It's time for a new server
Setting out to waste some money
It’s only been about two years since I built an atrocity of a VM server in a decade-old workstation box. It still gets the job done, but there is empty space to fill in my homelab cabinet so it’s time for an upgrade. In the interest of killing two birds with one stone, I’d like it to replace my old Synology NAS too, which is also perfectly adequate despite its age.
The constraints and use case of this system make it a pretty challenging build to spec out:
- Two GPUs: one for the gaming VM, one for an AI VM. Both must have at least PCIe4 x8 bandwidth.
- Shallow 2u chassis: so it fits in my cabinet. I’ve already been though too many different sized ones.
- At least 16 cores. Ideally, more.
- At least 128 GB of RAM.
- ECC support. This limits us to server/workstation SKUs and only the most recent consumer ones.
- Room for enough SSDs to get at least 10 TB of usable capacity. I’ve currently got about 5 TB used so this gives me decent headroom.
Let’s start picking some parts.
Case and GPUs
These choices end up being intrinsically linked, since the shallow cabinet ends up being the biggest problem.
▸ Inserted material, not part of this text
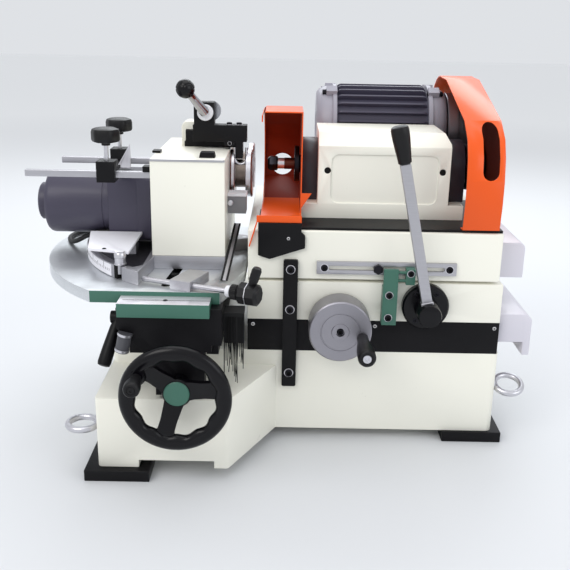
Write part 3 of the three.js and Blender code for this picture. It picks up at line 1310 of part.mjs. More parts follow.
function workHeadPieces() {
  const { cream, steel, motor: motorPaint, black } = paint;
  const armTop = head.top + arm.bottom + arm.height;
  const rearX = stop.left - stop.rearShift + stop.width / 2;
  return groupOf(
    meshOf('swivel_plate', swivelPlate(), steel),
    meshOf('head_housing', headHousing(), cream),
    meshOf('head_gearbox', headGearbox(), motorPaint),
    meshOf('head_motor', headMotor(), motorPaint),
    meshOf('motor_lead', motorLead(), black),
    meshOf('drive_roller', flangedRoller(), steel, [head.right, roller.y, roller.z]),
    meshOf('idle_roller', flangedRoller(), steel, [head.right, roller.y + roller.pitch, roller.z]),
    meshOf('hold_down_post', holdDownPost(), cream),
    meshOf('hold_down_arm', holdDownArm(), black, [arm.pivot.x, 0, head.top + arm.pivot.rise]),
    meshOf('hold_down_lever', holdDownLever(), steel, [cam.x, 0, armTop + cam.rise]),
    meshOf('front_rail', railBlock(rail.front, head.left - rail.frontLength, head.left + rail.depth - gap, 0), steel),
    meshOf('rear_rail', railBlock(rail.rear, head.left - rail.rearLength, head.left + rail.depth - gap, 0), steel),
    meshOf('end_stop_carriage', endStopCarriage(), black),
    meshOf('front_stop_knob', clampKnob(), black, [stop.left + stop.width / 2, rail.front, stopTop]),
    meshOf('rear_stop_knob', clampKnob(), black, [rearX, rail.rear, stopTop]),
  );
}

// The origin is moved to the middle of the whole machine's footprint, at the ground
const machine = groupOf(fixedPieces(), crossSlidePieces(), traversePieces(), workSidePieces(), workHeadPieces());
machine.updateMatrixWorld(true);
const extent = new THREE.Box3().setFromObject(machine, true);
const middlePoint = extent.getCenter(new THREE.Vector3());
machine.position.set(-middlePoint.x, -middlePoint.y, -extent.min.z);

const grinder = new THREE.Group();
grinder.name = 'cylindrical_grinder';
grinder.add(machine);
grinder.updateMatrixWorld(true);

export default grinder;
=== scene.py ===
"""The looks of a bench cylindrical grinder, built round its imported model.

Pieces are drawn in millimetres in the machine's own measure: X runs to the right from the plane that
its left and right places are measured from, Y to the back from the base's main front face, Z up.
"""

import json
import math

import bmesh
import bpy
from mathutils import Matrix, Vector


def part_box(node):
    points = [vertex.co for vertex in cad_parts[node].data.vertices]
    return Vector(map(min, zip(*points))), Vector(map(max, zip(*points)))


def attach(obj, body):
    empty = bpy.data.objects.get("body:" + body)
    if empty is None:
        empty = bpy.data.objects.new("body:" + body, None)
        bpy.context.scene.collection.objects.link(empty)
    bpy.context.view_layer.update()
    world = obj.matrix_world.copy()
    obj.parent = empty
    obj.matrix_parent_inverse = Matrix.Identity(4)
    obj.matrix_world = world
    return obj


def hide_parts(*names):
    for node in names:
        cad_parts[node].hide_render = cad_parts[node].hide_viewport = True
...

Nothing with more than about 14" depth will really fit. I considered 3u and 4u chassis as well, but somehow 2u ended up working out the best.
While 3u ostensibly supports a full-height card, consumer GPUs don’t really fit because they tend to extend a bit above the PCI bracket. You’d think 4u avoids this problem, but the only 4u case I can find that is 14" deep or less has the motherboard on an elevated tray that makes it no better than a 3u.
There are way more options available for 2u cases, but this constrains me to half-height GPUs. There aren’t many options with risers to circumvent this, and none of them are good. There also aren’t many good half-height GPUs. Thus, it was time to lock in our first two part selections:
- Gigabyte GeForce RTX 4060 OC Low Profile 8G, for the gaming VM
Nvidia RTX A2000 12GB, for the AI VM(Update: I got a P4 instead. It was cheaper.)
The 4060 is basically the only “gaming” GPU available in this form factor that isn’t a decade old. I acknowledge that the A2000 is a weirder choice here, but ultimately I chose it because:
- It has a decent amount of RAM.
It’s way cheaper than any of the half-height Teslas.(Update: Actually, it wasn’t.)
To fit both of these dual-slot cards in a 2u case, now one of two things must be true:
- It takes a full ATX motherboard, so there are more than 4 bays, or
- I find a mATX board that actually puts two (physically) x16 slots in the 1st and 3rd positions.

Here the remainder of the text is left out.